I am looking at a case involving a basis limitation.
Earlier today I accepted a meeting invite with a new
(at least to me) client who may be the poster child for poor tax planning when
it comes to basis.
Let’s talk about basis – more specifically, basis in a
passthrough entity.
The classic passthrough entities are partnerships and
S corporations. The “passthrough” modifier means that the entity (generally)
does not pay its own tax. Rather it slices and dices its income, deductions and
credits among its owners, and the owners include their slice in their own
respective tax returns.
Make money and basis is an afterthought.
Lose money and basis becomes important.
Why?
Because you can deduct your share of passthrough
losses only to the extent that you have basis in the passthrough.
How in the world can a passthrough have losses that
you do not have basis in?
Easy: it borrows money.
The tax issue then becomes: can you count your share of
the debt as additional basis?
And we have gotten to one of the mind-blowing areas of
passthrough taxation. Tax planners and
advisors bent the rules so hard back in the days of old-fashioned tax shelters
that we are still reeling from the effect.
Let’s start easy.
You and I form a partnership. We both put in $10
grand.
What is our basis?
Cash 10,000 10,000
The partnership buys an office condo for $500 grand.
We put $20 grand down and take a mortgage for the rest.
What is our basis?
Me You
Cash 10,000 10,000
Mortgage 240,000 240,000
250,000 250,000
So
we can each have enough basis to deduct $250,000 of losses from this office
condo. Hopefully that won’t be necessary. I would prefer to make a profit and
just pay my tax, thank you.
Let’s
change one thing.
Let’s
make it an S corporation rather than partnership.
What
is our basis?
Me You
Cash 10,000 10,000
Mortgage -0- -0-
10,000 10,000
Huh?
Welcome to tax
law.
A
partner in a general partnership gets to increase his/her basis by his/her
allocable share of partnership debt. The rule can be different for LLC’s taxed
as a partnership, but let’s not get out over our skis right now.
When
you and I are partners in a partnership, we get to add our share of the
mortgage - $480,000 – to our basis.
S
corporations tighten up that rule a lot. You and I get basis only for our
direct loans to the S corporation. That mortgage is not a direct loan from us,
so we do not get basis.
What
does a tax planner do?
For
one thing, he/she does not put an office condo in an S corporation if one expects
it to throw off tax losses.
What
if it has already happened?
I
suppose you and I can throw cash into the S. I assure you my wife will not be
happy with that sparkling tax planning gem.
I
suppose we could refinance the mortgage in our own names rather than the corporate
name.
That
would be odd if you think about. We would have personal debt on a building we
do not own personally.
Yeah,
it is better not to go there.
The
client meeting I mentioned earlier?
They
took a partnership interest holding debt-laden real estate and put it inside an
S corporation.
Problem:
that debt doesn’t create basis to them in the S corporation. We have debt and
no tax pop. Who advised this? Someone who should not work tax, I would say.
I
am going to leverage our example to discuss what the Kohouts (our tax case
this time) did that drew the Tax Court’s disapproval.
Let’s
go back to our S corporation. Let’s add a new fact: we owe someone $480,000.

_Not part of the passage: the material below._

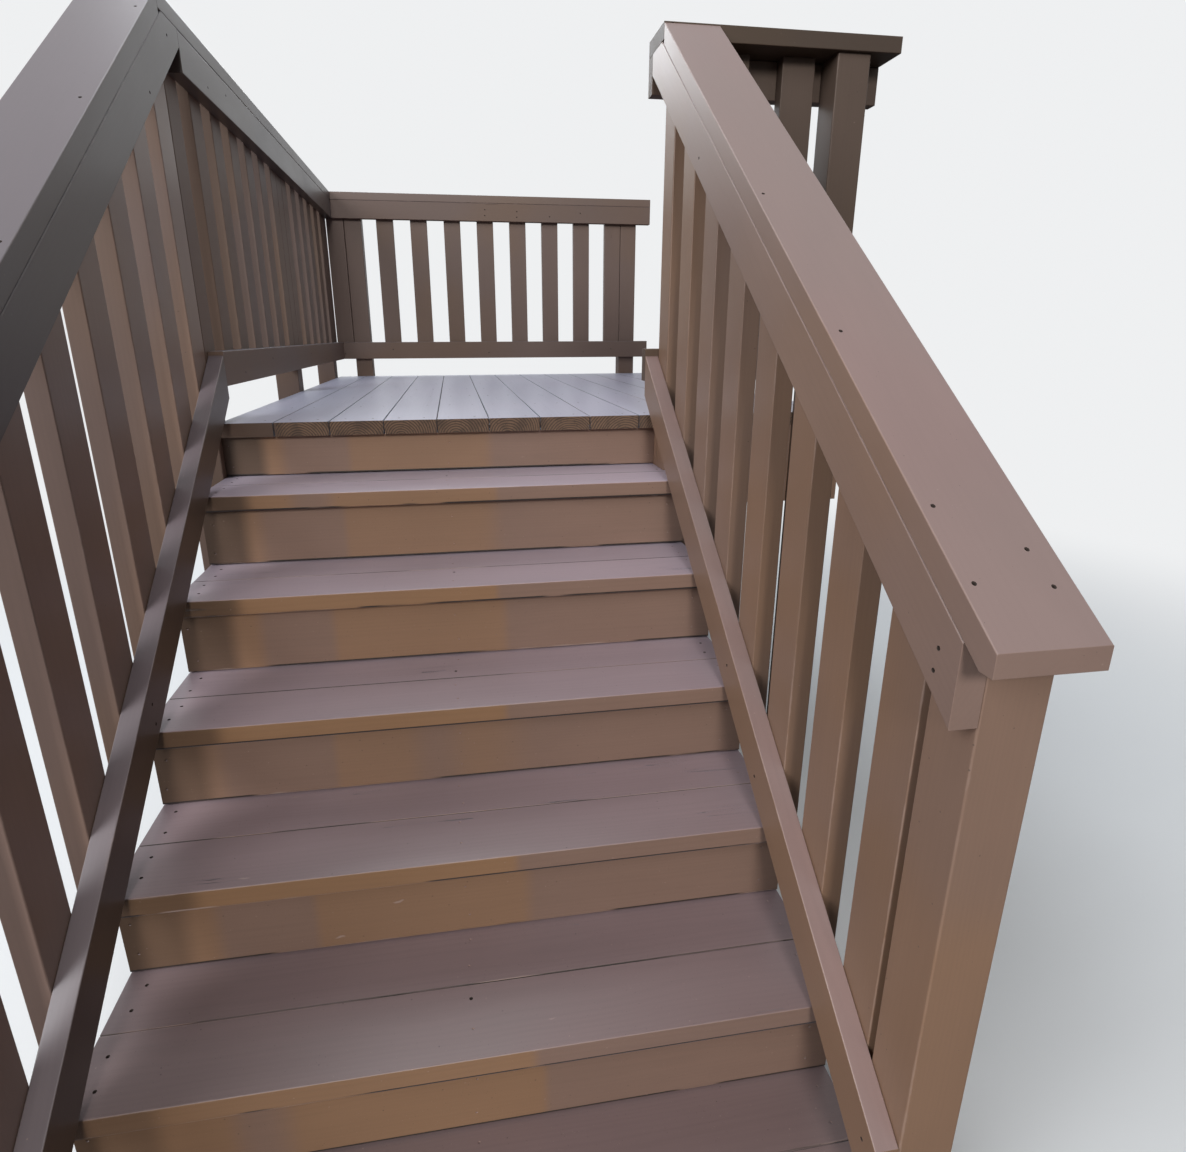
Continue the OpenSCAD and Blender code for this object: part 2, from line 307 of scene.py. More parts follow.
class Board:
    """One board: the planes that bound it, the way its grain runs and its middle."""

    def __init__(self, planes, grain, corners):
        self.planes = planes
        self.grain = grain
        self.low = Vector([min(corner[i] for corner in corners) for i in range(3)])
        self.high = Vector([max(corner[i] for corner in corners) for i in range(3)])

        def span(axis):
            reach = [corner.dot(axis) for corner in corners]
            return (max(reach) - min(reach)) / 2, (max(reach) + min(reach)) / 2, axis

        square = [axis for axis in (ACROSS, UP_THE_FLIGHT, PLUMB, RAKE_UP) if abs(axis.dot(grain)) < SQUARE]
        width, thickness = sorted(map(span, square[:2]), key=lambda found: -found[0])
        self.half, self.middle, self.axes = zip(span(grain), width, thickness)

    def holds(self, point, slack):
        """True if the point is in the board or within slack of it."""
        return all((point - at).dot(normal) < slack for at, normal in self.planes)

    def meets(self, low, high):
        """True if the board's box overlaps the box between two corners."""
        return all(self.low[i] < high[i] and low[i] < self.high[i] for i in range(3))

    def local(self, point):
        """The point's place along, across and through the board."""
        return [point.dot(axis) - mid for axis, mid in zip(self.axes, self.middle)]

    def seams(self, others):
        """Which of its two long sides have another board close by."""
        found = []
        for side in (-1, 1):
            spot = sum((axis * mid for axis, mid in zip(self.axes, self.middle)), Vector())
            spot += self.axes[1] * side * (self.half[1] + SEAM_REACH)
            found.append(float(any(other.holds(spot, 0.001) for other in others)))
        return found + [0.0]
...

Mind you, you and I owe – not the S corporation. Whatever the
transaction was, it has nothing to do with the S corporation.
We
hatch the following plan.
We
put in $240,000 each.
You:
OK.
We
then have the corporation pay the someone $480,000.
You:
Hold up, won’t that reduce our basis when we cut the check?
Ahh,
but we have the corporation call it a “loan” The corporation still has a
$480,000 asset. Mind you, the asset is no longer cash. It is now a “loan.” Wells Fargo and Fifth Third do it all the time.
You:
Why would the corporation lend someone $480,000? Wells Fargo and Fifth Third are
at least … well, banks.
You
have to learn when to stop asking questions.
You:
Are we going to have a delay between putting in the cash and paying - excuse me
- “loaning” someone $480,000?
Nope.
Same day, same time. Get it over with. Rip the band-aid.
You:
Wouldn’t a Court have an issue with this if we get caught … errr … have the bad
luck to get audited?
Segue
to our court case.
In
Kohout the Court considered a situation similar enough to our example. They
dryly commented:
Courts evaluating a transaction for economic substance should exercise common sense …”
The
Court said that all the money sloshing around could be construed as one economic
transaction. As the money did not take even a breather in the S corporation,
the Court refused to spot the Kohouts any increase in basis.
Our
case this time was Kohout v Commissioner, T.C. Memo 2022-37.